Stephen King said that he had an Ideal Reader in mind, someone you wrote for. I don’t think I have one of those yet. My Mom and my Dad are good people but there is a lot of bad stuff between my mom that I don’t feel comfortable having her be my ideal Reader. Also, she doesn’t have the time and has her own circle of people towards whom she bears emotional responsibility.

Stephen King’s Ideal Reader is his wife but I have been single for eight years and I do not see that changing anytime soon.

I can’t let not having an Ideal Reader stop me. I know that writers don’t do well alone–that they do need a community of some sort.

So in addition to recommitting myself to rekindling that joy, I am also going to try to make a friend to be my Ideal Reader. And maybe I can be their Ideal Reader in return–anything could happen.

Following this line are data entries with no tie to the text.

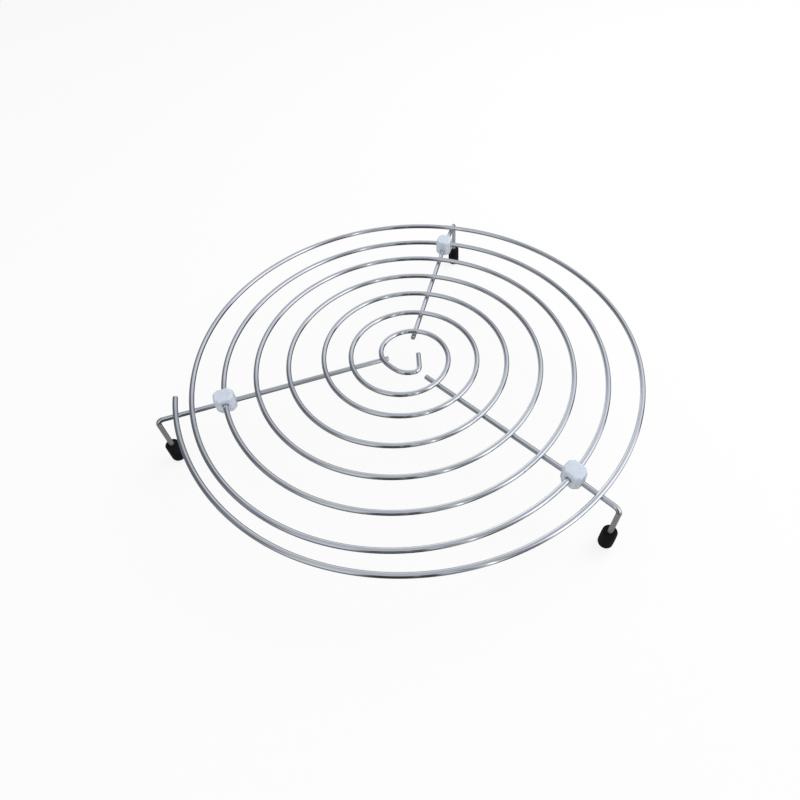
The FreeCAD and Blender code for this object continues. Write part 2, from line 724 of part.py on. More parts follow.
# ------------------------------------------------------------- the foot caps
def make_cap(side):
    """Push-on cap, turned about its own upright axis, base at local z = 0."""
    name = "foot_cap_" + side
    body = new_body(name)
    bore_radius = LEG_RADIUS + " + dims.cap_bore_clearance"
    bore_floor = "dims.cap_height - dims.cap_bore_depth"
    profile = sketch(body, name + "_profile", "XZ_Plane")
    outline(profile, [
        ("0", "0"),
        ("dims.cap_radius", "0"),
        ("dims.cap_radius", "dims.cap_height"),
        (bore_radius, "dims.cap_height"),
        (bore_radius, bore_floor),
        ("0", bore_floor),
    ])
    feature = revolve(body, "Revolution", name + "_turned", profile, axis="V_Axis")
    outer_width = 2 * dim("cap_radius") - 0.1
    for rim, level in (("base", 0.0), ("mouth", dim("cap_height"))):
        feature = dress(
            body, "Fillet", f"{name}_{rim}", feature,
            lambda edge: at_level(edge, level) and edge.BoundBox.XLength > outer_width,
            f"cap_{rim}_radius")
    return body


# ------------------------------------------------- one set per leg direction
def make_support(side):
    """Rod, coupling, leg and cap, put in their places under the grid."""
    azimuth = dim(side + "_azimuth")
    offset = dim(side + "_offset")
    skew = dim(side + "_leg_skew")
    angle, along = crossing(azimuth, offset, dim(side + "_carrier_angle"))
    pole = Vector(dim("pole_offset_x"), dim("pole_offset_y"), SWIVEL_HEIGHT)
    rod_rotation = Rotation(Vector(0, 0, 1), azimuth)
    leg_rotation = Rotation(Vector(0, 0, 1), azimuth + skew)
    origin = pole + rod_rotation.multVec(Vector(along, offset, 0))
    home = Placement(origin, leg_rotation)

    rod = make_rod(side, along - dim(side + "_rod_start") - dim("rod_head_inner"))
    rod.Placement = Placement(origin, rod_rotation).multiply(
        Placement(Vector(-dim("rod_head_inner"), 0, 0), Rotation()))

    centre, radius = coil_curvature(angle)
    upper = make_upper(side, home.inverse().multVec(centre + pole), radius, -skew)
    upper.Placement = home
    lower = make_lower(side, -skew)
    lower.Placement = home

    reach = dim(side + "_foot_reach") - along
    leg = make_leg(side, reach)
    leg.Placement = home
    cap = make_cap(side)
    foot = home.multVec(Vector(reach, 0, 0))
    cap.Placement = Placement(Vector(foot.x, foot.y, 0), leg_rotation)
    return [rod, upper, lower, leg, cap]


bodies = [make_grid()]
for side in SUPPORTS:
    bodies += make_support(side)
doc.recompute()

# -------------------------------------------------------------------- export
for obj in doc.Objects:
    if any(state in ("Invalid", "Error") for state in obj.State):
        raise RuntimeError(f"{obj.Label} is {obj.State}")

os.makedirs("parts", exist_ok=True)
for body in bodies:
    shape = body.Shape
    if shape.isNull() or not shape.isValid() or len(shape.Solids) != 1:
        raise RuntimeError(body.Label + " has a bad shape")
    shape.exportStep(f"parts/{body.Label}.step")
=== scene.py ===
import json
import math

import bmesh
import bpy
import numpy as np
from mathutils import Matrix, Vector


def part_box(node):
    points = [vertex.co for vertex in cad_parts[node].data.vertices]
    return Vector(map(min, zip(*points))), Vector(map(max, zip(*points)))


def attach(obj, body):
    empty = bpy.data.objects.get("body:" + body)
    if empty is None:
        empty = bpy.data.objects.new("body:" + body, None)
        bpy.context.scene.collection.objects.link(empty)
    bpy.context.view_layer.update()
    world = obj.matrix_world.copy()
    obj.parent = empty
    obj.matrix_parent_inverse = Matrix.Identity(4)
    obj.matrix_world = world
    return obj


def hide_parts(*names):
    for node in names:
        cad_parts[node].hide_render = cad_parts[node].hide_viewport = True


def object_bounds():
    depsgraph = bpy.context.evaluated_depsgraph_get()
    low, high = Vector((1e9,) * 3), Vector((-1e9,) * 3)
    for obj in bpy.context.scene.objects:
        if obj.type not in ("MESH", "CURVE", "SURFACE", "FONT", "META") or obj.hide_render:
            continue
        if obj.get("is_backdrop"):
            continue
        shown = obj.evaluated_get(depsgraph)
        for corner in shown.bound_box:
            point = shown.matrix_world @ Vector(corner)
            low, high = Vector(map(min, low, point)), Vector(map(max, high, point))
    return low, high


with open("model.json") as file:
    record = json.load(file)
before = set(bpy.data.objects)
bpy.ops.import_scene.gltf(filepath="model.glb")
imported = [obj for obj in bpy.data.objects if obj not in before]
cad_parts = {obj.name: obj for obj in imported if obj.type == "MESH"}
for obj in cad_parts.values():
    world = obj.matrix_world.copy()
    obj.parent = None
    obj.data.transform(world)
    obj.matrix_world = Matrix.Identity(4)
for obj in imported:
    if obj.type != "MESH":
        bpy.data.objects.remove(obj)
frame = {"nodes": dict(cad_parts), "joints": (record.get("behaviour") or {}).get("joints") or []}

# Round wire cooling rack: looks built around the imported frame. Metres.
MM = 0.001
cad_lo, cad_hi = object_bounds()
NODES = frame["nodes"]
JOINTS = {j["name"]: j for j in frame["joints"]}
SIDES = ("left", "right", "back")


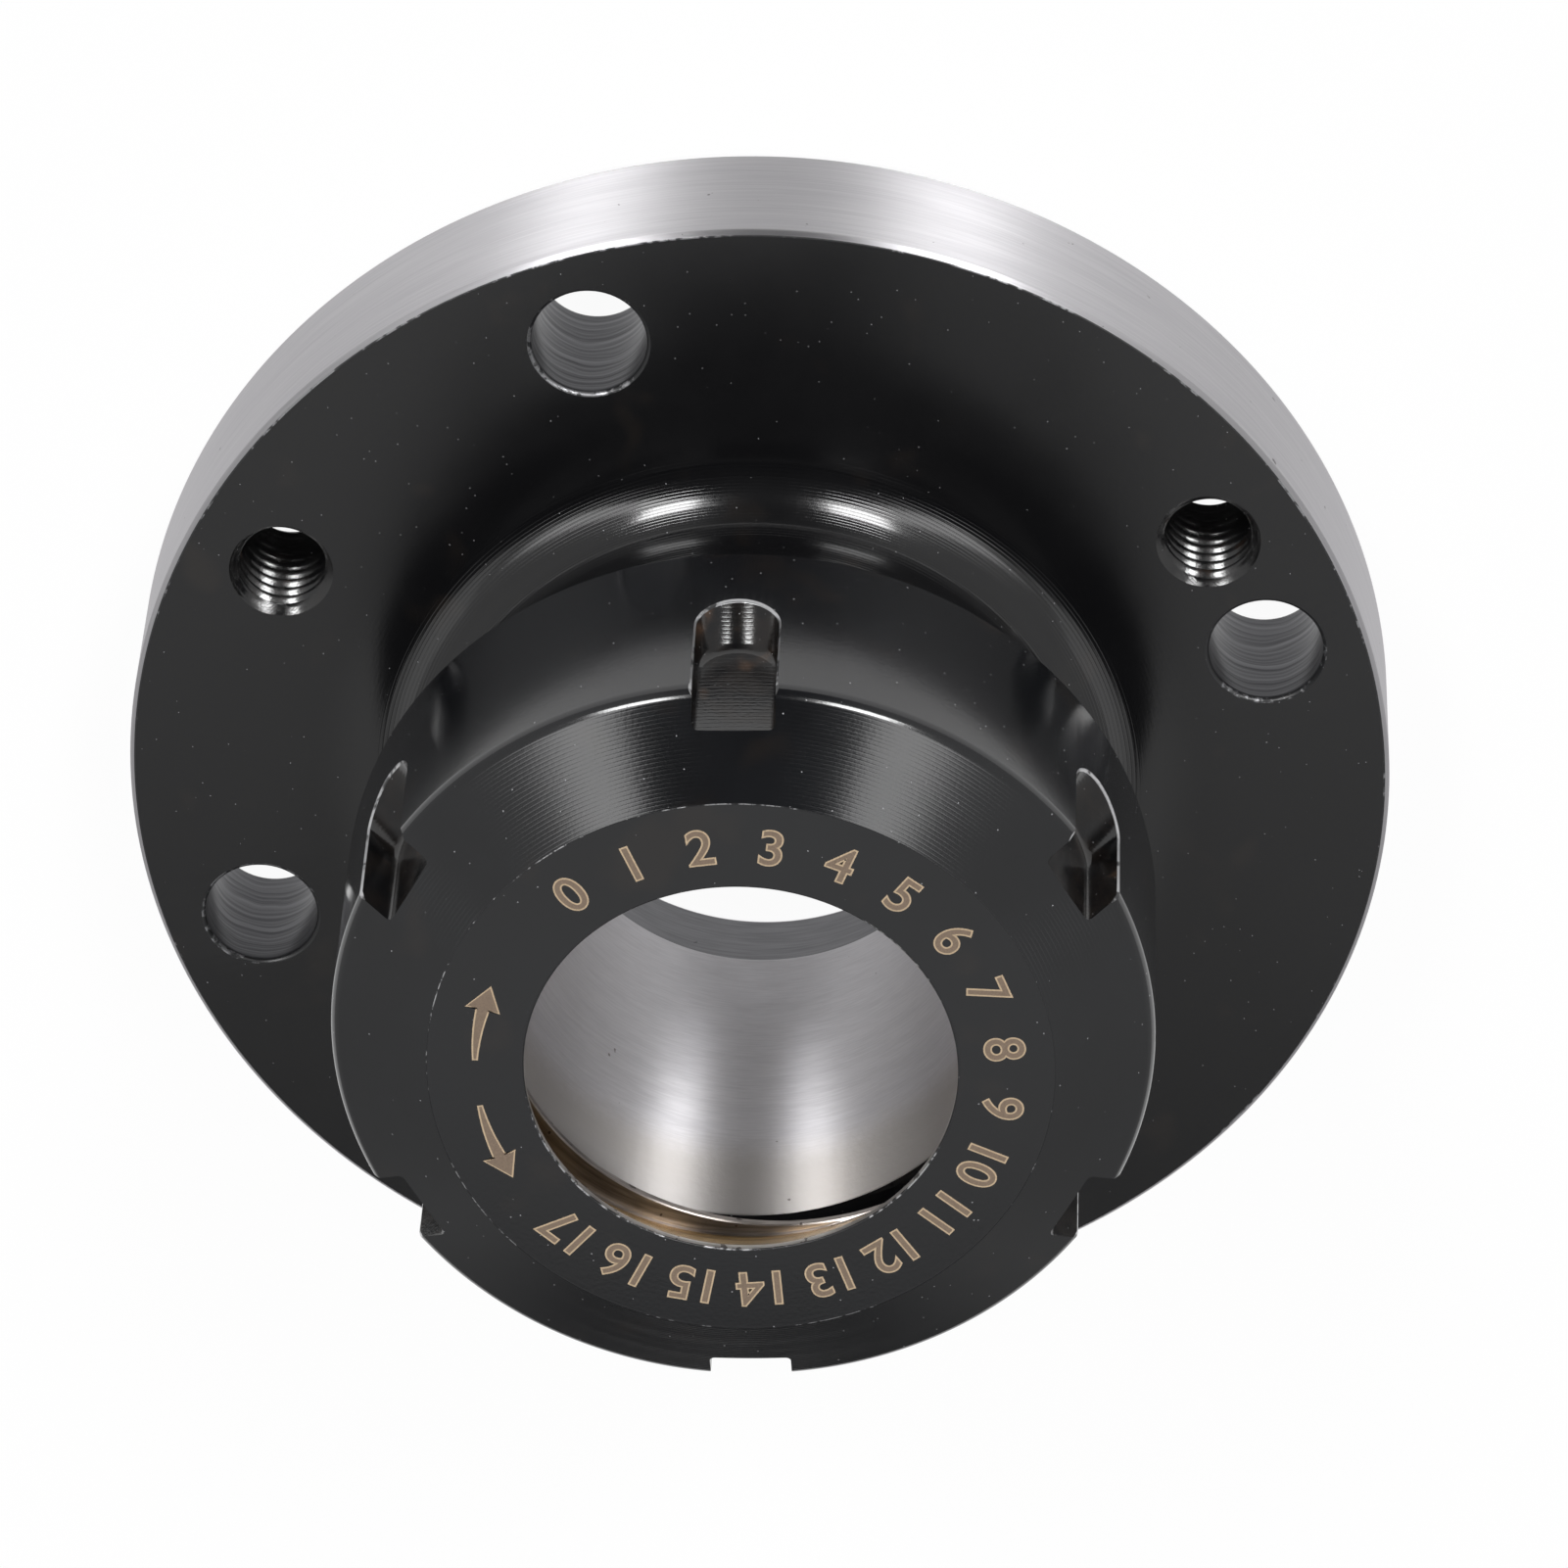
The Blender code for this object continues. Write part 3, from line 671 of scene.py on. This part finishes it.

My isolation in terms of friendships is not good for my writing. Staying at home all the time minus trips to the movie theater, is not good for my writing. That needs to change as well. One thing that stuck in my head when reading this memoir is that Stephen King’s ideas for a novel came when he was out doing something–even something as mundane as work or driving up a highway. Even I’ve experienced this. My venture to Utah’s salt flats have shaped the background of two stories, even if I did end up putting them away for later.

Despite not having read hardly any of Stephen King’s works (I think I’ve only read Firestarter), I am grateful for this call to action, and I definitely plan to act on it. I do recall that there is a live poetry reading at a nearby coffee shop every Saturday evening that might make for a good starting place.